“过继?我们家倒是没有什么问题,就怕高攀你们。”
牧野可没有给艾媱临时反悔的机会,一来就说她想要把儿子过继给末宸。
知道丈夫从来没有急智,文兴越便不给他任何说话的机会,直接把这件事定了性,默认了艾媱已经决定好,要给他们过继孙子了。
从小到大,艾媱所接触的人群,全都是一句话七弯八拐,从不肯明说。不论任何事,也要给足考虑时间,办事从不会火急火燎的。
所以在遇到牧野和文兴越这种,一唱一和就直接帮自己下定了主意的,还真是招架不了。
要说自己没那意思?
不好,没那意思你专门跑来干什么来了?
要说有那意思?
那个一个乡巴佬,还是个毛豆没长齐的小屁孩儿,怎么想怎么别扭。
何况,以他们家这种身份,即便自己有心过继,不也应该是他们诚惶诚恐感激涕零么?
怎么看他们嘴上说着不敢高攀,却一副你求我我才答应的样子?
这让她心里不太舒服。
“这件事也实在是别无办法,算命的大师千叮咛万嘱咐,过继人的生日一定要在这个日子,并且时间也不能有差错。我不是故意挑剔,可找了一年多,也打听了不少人是这个生日。但大家也知道,生日这种事儿,连身份证上的都不一定是真的,所以只能小心了又小心,谨慎了再谨慎……”

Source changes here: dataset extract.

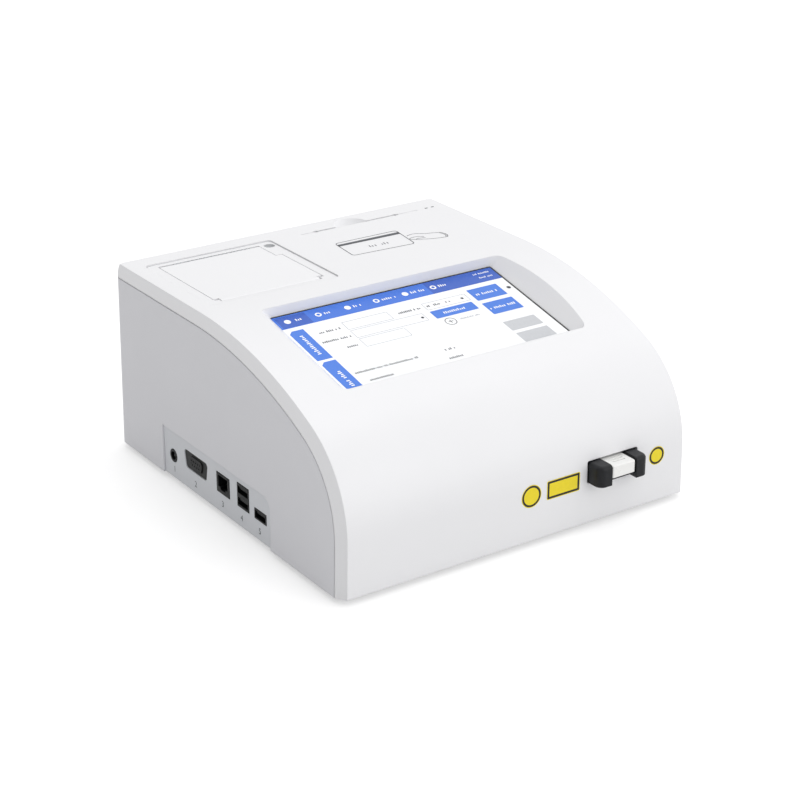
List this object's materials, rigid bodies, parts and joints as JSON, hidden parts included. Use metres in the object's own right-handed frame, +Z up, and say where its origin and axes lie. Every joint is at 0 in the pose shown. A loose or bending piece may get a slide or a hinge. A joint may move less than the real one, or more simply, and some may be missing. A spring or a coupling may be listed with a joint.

“嗨!你说的有道理,身份证啊,那的确不太能相信。像我们家,登记人口的时候人都不在家里,还是公公婆婆帮忙登的。他们不晓得我的生日,随口说了一个,就被登记上了,现在身份证上都是那个。”文兴越一脸感叹地说道:“不过别人的生日能作假,只有我们宸儿的不会。她是在医院里生的,生的时候大夫掐着表,出生证明一直在家里放着呢。”
这就是一场意外了。
文兴越怀末宸的时候,家里还没有分家。
全家人生活在一个屋檐下,每天磕磕碰碰,总有生不完的气。
她怀孕在身,才几天没干活,就有人阴阳怪气地说她吃白饭。
文兴越受不了那个气,便是挺着大肚子,也干些力所能及的活儿,绝不让人说自己的闲话。
也就是那天,她在坝地里放牛,突然肚子一痛,便感觉要生了。
可那会儿她人在外面,丈夫上山砍柴没回来。家里只有一个婆婆在,还跑去和交好的神婆子搞迷信去了。
她躺在地上痛得哎哎直叫唤,可吓坏了一起放牛的小屁孩儿。
当时牧野还没有和他妈回娘家,放牛看水也是他的活儿。
发现有人流血了,以为要出人命,便伙同几个小伙伴,不管不顾把过路的车给硬拦下了。
过路司机一看他们是为了孕妇才拦车,便大发慈悲,把他们送到了镇上的卫生院。
是以,末宸是村里人中,唯一一个在医院出生的孩子。
这也是为什么,即便过了很多年,牧野也记得末宸生日的原因。他当初可是守在外面,被她妈的惨叫声吓了个屁滚尿流,以至于对生孩子这件事,都有了阴影。
而现在,这份恩情该到了报答的时候了。
第 21 章
第二十一章
牧野和爸爸妈妈还有那位爱艾夫人在房间里谈话,其他人都在各自的房间里,没有人知道她们在说什么。
末宸的爷爷奶奶包括大伯大妈,都不太高兴,觉得自己被排除在外,不是一家人的待遇。
可也没有办法,他们即便生气,也不敢当着牧野的面表现出来,不仅如此反而还要表现的更加开明和气。
但他们太好奇了,便想方设法地问末宸和弟弟。
都末霆年纪小,估计问不出来,便把所有的精力都用在了末宸身上,想要从她这儿审问出他们正在商量的事情。
末宸当然知道他们在说什么,但她可不想被人问个不停,于是说了一句不知道,便蹬蹬蹬跑去楼下了。
本来想找个不会被都末雪和都末霜找到的地方待一会儿,到了楼下才发现,大厅里的人不少。
不仅如此,这些人膀大腰圆,还一个个闹哄哄,在议论什么黄金的事,不用猜,都是被金矿吸引来的人。
末宸拐了个弯儿,换了个楼梯回去又往上走。
没在第三层停下,她又爬了两层,本来想爬到顶楼看看上面有什么。到了五楼发现规格和下面的楼层全都不一样,便好奇地跑去看。
结果走了几步就看到一个大阳台,阳台通风,边上放了一台电视机,对面沙发上坐了个人,正靠在躺椅上休息。
本来想着蹭个电视看看打发时间,走近之后却发现沙发上的人有些面熟。那线条柔和却比例完美的轮廓,稍显稚嫩却俊美无双的眉眼,不是她家大老板是谁?